1. They are using the CLT just as a heuristic, and are not truly making any mathematical claim;

2. They are actually applying some theorem other than the classical abstract CLT. The phrase "central limit theorem" is often used generically to refer to any theorem of a similar form.

---

Let's do an example. Suppose I roll $n=50$ fair 6-sided dice, letting $S$ be their sum, and I want to say something about $P(S \le 360)$. Clearly I can define the independent random variables $X_1, \dots, X_{50}$ on a finite probability space with $6^{50}$ outcomes.

Now I might write (ignore my careless rounding):

Let $\mu = E[X_i] = 3.5$ and $\sigma^2 = \operatorname{Var}(X_i) = 2.917$. Set $Z = (S-n\mu) / \sigma\sqrt{n}$, so that $P(S \le 375) = P(Z \le 0.82)$. By the central limit theorem, we have $Z \to N(0,1)$ in distribution, so $P(Z \le 0.82) \approx \Phi(0.82) = 0.794$. Thus $P( S \le 375)$ is approximately 0.794.

This is very familiar looking, but in fact I have not done any mathematics. Indeed, merely saying that $P( S \le 375)$ is "approximately" 0.794, is a statement with no rigorous mathematical content. I have a heuristic that suggests a value that might be close, for some unknown sense of the word "close", but I have not asserted anything certain about $P(S \le 375)$.

So this is an example of #1 above. True, the hypotheses of the CLT don't apply to this setting, but I didn't actually claim that the conclusion applies either: mathematically, I didn't really claim anything at all. So as far as math is concerned, no harm, no foul.

---

To get an actual result, we need a "hard" theorem providing explicit error bounds. Berry-Esseen is exactly such a theorem. It tells us that $$|P(S \le 360) - \Phi(0.82)| \le \frac{C \rho}{\sigma^3 \sqrt{n}}$$ where $\rho = E|X_i - \mu|^3 = 6.375$ and $C$ is a constant for which it is known that $C \le 0.5$. Therefore, we learn that $$|P(S \le 360) - \Phi(0.82)| \le \frac{0.5 \cdot 6.375}{(2.917)^{3/2} \sqrt{50}} = 0.09$$ which is to say that $$0.703 \le P(S \le 360) \le 0.884.$$ Ahh. Now that is a meaningful mathematical statement. This is an example of #2.

---

One thing that might be worrying you is that if you look carefully at Wikipedia's statement, it starts out "if $X_1, X_2, \dots$ are iid random variables...". Indeed, we don't have an infinite iid sequence, so strictly speaking we cannot apply this theorem. But this is actually just the Wikipedia editor being sloppy.
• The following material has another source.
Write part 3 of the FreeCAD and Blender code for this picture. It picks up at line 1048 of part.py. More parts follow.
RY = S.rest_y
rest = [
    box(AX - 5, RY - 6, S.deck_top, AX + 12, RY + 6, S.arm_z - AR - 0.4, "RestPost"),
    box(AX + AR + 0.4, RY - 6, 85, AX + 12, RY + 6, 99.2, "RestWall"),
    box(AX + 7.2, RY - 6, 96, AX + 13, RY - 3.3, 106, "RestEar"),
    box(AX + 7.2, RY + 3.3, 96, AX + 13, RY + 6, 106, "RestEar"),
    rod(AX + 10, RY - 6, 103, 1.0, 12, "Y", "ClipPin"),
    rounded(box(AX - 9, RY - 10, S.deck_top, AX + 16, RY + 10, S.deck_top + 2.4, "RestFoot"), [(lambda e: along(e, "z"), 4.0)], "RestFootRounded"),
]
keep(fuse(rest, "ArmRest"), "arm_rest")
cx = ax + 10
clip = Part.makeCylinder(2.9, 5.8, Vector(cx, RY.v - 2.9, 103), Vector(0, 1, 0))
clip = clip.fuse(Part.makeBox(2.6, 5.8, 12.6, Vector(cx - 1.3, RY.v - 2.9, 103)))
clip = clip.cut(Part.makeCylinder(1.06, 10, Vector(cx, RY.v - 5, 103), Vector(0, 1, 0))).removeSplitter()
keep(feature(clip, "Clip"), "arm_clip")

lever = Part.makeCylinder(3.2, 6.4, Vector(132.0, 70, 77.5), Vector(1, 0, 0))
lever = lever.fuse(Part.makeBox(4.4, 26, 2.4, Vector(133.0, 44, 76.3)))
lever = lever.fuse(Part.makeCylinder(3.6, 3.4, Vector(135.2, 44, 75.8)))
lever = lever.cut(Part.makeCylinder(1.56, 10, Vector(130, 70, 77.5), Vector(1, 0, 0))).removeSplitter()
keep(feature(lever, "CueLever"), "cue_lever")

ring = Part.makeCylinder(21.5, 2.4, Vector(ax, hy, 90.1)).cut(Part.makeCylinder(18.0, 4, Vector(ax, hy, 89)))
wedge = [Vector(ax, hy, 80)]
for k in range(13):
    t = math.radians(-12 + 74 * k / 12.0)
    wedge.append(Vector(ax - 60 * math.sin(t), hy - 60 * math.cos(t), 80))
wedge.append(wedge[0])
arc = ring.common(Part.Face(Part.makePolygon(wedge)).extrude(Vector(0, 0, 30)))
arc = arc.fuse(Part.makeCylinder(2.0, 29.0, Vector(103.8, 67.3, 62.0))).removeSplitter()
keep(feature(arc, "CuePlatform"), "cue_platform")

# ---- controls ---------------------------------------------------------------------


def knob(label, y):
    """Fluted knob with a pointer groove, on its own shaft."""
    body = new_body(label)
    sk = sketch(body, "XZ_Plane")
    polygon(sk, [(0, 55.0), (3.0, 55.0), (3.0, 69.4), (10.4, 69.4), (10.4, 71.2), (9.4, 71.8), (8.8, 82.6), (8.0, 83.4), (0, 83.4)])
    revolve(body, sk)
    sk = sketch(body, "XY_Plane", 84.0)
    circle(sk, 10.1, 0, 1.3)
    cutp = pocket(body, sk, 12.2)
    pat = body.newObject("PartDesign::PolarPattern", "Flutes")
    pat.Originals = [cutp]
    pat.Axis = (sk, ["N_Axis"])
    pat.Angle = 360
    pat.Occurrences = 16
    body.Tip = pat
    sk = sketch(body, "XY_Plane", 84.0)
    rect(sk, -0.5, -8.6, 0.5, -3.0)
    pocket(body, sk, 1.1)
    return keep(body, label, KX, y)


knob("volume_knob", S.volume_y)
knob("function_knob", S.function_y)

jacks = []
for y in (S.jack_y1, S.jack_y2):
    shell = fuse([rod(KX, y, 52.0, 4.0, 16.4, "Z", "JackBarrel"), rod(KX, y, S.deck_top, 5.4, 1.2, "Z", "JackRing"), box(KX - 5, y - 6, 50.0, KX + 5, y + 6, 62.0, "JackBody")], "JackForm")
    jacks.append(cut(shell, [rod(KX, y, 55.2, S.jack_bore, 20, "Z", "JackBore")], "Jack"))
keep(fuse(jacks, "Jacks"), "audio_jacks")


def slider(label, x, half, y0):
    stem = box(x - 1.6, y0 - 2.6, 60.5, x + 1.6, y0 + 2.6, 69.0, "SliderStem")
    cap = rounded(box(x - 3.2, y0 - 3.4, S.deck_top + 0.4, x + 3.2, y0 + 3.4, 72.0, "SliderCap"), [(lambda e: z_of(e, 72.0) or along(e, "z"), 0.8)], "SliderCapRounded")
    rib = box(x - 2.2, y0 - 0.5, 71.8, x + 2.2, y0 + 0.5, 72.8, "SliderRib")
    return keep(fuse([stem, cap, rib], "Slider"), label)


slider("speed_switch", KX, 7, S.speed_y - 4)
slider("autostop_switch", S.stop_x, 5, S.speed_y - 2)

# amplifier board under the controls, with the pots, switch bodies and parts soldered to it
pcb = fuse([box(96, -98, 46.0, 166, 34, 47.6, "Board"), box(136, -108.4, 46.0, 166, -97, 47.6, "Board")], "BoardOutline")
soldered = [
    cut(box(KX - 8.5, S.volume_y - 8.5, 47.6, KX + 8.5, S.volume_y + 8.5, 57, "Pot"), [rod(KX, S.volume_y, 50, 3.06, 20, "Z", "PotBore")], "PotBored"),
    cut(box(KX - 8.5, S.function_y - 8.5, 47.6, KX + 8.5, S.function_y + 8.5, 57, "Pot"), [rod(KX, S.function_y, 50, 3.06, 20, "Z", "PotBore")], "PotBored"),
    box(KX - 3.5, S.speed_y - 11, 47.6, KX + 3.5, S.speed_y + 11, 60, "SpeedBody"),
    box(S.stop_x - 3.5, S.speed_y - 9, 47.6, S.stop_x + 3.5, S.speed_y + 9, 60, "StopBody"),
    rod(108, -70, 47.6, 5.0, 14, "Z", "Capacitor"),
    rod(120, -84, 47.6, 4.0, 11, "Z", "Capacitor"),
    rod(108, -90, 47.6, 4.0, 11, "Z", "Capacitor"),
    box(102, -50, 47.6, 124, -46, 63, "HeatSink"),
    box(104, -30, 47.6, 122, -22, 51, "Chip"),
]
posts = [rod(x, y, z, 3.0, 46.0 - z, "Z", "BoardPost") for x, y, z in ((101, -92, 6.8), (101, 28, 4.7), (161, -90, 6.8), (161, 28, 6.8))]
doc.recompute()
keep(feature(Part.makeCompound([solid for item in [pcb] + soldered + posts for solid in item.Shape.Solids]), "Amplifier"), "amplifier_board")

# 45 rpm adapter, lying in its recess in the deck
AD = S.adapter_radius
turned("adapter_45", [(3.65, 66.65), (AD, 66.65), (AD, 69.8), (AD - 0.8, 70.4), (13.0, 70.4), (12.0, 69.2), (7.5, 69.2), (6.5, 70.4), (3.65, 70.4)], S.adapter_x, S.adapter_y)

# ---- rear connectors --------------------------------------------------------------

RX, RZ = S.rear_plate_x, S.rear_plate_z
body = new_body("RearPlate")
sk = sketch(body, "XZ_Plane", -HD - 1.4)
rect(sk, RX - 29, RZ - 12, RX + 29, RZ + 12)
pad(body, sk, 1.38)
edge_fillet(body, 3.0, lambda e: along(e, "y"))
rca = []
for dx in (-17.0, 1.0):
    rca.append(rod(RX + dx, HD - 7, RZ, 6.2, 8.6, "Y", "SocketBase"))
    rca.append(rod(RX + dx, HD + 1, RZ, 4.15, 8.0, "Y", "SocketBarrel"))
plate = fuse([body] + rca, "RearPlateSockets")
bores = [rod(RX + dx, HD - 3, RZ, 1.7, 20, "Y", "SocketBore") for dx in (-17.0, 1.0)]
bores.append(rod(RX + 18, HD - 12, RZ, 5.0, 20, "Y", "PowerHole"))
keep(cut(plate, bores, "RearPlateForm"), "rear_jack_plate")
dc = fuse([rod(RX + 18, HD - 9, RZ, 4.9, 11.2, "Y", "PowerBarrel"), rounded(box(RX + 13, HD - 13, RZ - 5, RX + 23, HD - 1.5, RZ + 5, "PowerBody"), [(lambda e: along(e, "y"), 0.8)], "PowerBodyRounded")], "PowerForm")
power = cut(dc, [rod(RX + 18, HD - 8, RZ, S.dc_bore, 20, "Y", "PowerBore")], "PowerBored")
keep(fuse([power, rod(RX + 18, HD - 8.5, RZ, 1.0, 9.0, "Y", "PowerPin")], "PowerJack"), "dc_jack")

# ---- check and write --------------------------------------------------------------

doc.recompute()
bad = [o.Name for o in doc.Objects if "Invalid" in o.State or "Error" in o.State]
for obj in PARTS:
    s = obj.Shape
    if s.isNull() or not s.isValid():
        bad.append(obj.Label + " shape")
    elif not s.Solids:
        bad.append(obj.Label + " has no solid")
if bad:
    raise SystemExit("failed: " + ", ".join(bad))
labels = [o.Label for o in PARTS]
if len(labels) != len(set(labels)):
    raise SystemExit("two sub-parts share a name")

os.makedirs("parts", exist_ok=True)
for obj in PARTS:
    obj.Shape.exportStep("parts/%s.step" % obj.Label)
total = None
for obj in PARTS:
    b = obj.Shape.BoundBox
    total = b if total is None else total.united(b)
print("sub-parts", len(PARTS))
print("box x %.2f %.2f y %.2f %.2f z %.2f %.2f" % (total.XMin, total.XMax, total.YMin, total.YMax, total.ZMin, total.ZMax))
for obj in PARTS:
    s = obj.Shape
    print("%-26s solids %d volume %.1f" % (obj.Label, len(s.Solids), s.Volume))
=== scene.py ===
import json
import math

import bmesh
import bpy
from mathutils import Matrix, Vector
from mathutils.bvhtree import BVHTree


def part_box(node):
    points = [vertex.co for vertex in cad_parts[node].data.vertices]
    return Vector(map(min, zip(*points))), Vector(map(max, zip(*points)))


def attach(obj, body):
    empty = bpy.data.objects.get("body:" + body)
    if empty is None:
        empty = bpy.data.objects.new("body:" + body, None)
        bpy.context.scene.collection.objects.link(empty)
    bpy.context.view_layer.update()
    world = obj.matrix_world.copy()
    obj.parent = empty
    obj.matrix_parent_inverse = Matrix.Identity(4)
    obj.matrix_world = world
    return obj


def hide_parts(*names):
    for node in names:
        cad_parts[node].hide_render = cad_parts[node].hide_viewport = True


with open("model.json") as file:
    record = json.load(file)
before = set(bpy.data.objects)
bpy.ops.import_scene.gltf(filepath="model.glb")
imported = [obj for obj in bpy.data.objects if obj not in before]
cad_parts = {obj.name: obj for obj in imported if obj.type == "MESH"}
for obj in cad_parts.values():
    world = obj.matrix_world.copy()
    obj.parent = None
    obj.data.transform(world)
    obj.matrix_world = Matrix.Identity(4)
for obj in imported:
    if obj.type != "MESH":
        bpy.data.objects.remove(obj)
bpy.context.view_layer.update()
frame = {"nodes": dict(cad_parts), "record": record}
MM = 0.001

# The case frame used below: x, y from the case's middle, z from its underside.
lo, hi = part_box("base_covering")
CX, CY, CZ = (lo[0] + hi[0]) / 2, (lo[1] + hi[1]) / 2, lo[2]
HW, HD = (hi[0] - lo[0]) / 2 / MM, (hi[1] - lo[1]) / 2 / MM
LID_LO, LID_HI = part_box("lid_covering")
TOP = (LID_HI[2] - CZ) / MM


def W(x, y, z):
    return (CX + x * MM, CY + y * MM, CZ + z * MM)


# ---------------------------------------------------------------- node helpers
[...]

They should have written "if $X_1, \dots, X_n$ are iid random variables...", because in fact that is the only hypothesis that the proof uses.

Even if somehow the proof does assume an entire infinite iid sequence, which I doubt, there would be a workaround. Suppose we have a proof of "if $Y_1,Y_2, \dots$ are iid, then the Berry-Esseen bound holds for $(Y_1 + \dots + Y_n)/n$". Suppose $X_1, \dots, X_n$ are iid random variables on some probability space $(\Omega, P)$ (possibly finite). Let $(\Omega', P')$ be another probability space on which we have an infinite sequence of iid random variables $X_1', X_2', \dots$, having the same distribution as the $X_i$. (You can construct such an $(\Omega', P')$ using Lebesgue measure, or with the Kolmogorov extension theorem if you prefer.) Consider the product probability space $(\Omega \times \Omega', P \otimes P')$; the random variables $X_i, X_i'$ extend to this space in a natural way. Apply the theorem on this probability space, taking $Y_1 = X_1, \dots, Y_n = X_n, Y_{n+1} = X_1', \dots$. Obtain a conclusion about $(Y_1 + \dots + Y_n)/n$. This is in fact a conclusion about $(X_1 + \dots + X_n)/n$, which makes sense as a random variable on $\Omega$.

This trick of "extending the probability space" is occasionally useful in other settings. Any time you are trying to prove something about some random variables $X_i$ on a probability space, if it would be helpful within the proof to have another infinite family $X_i'$ of random variables with any particular joint distribution, you can assume without loss of generality that they too exist on the given space - just so long as your conclusion doesn't mention the $X_i'$. It will remain a valid statement about the $X_i$.

Answer 2

SAMPLING WITH REPLACEMENT

Think of sampling from such a distribution as follows.

1. Each of the finite number of events has a probability (measure) attached to it.

2. Throw the events into a hat. This is how it is sampling with replacement.

3. Draw an event from the hat, with the probability of drawing an event given by its probability (measure). The act of performing this draw is your $X_1$.

4. Throw that event back into the hat.

5. Repeat steps 3 and 4 as many times as is desired to produce $X_2$, $X_3$, etc.

There is no limit to how many times you can repeat this procedure, so the consideration of an infinite sequence for convergence theorems is reasonable.

If you skip step 4, then $X_2$ does not have the same distribution as $X_1$. As an extreme example, consider flipping a coin: you flip a certain side for the first sequence element, and this locks in the second sequence element as being the other side with probability $1$, which was not the case for the first flip (or else the coin would have landed with this side up on the first flip).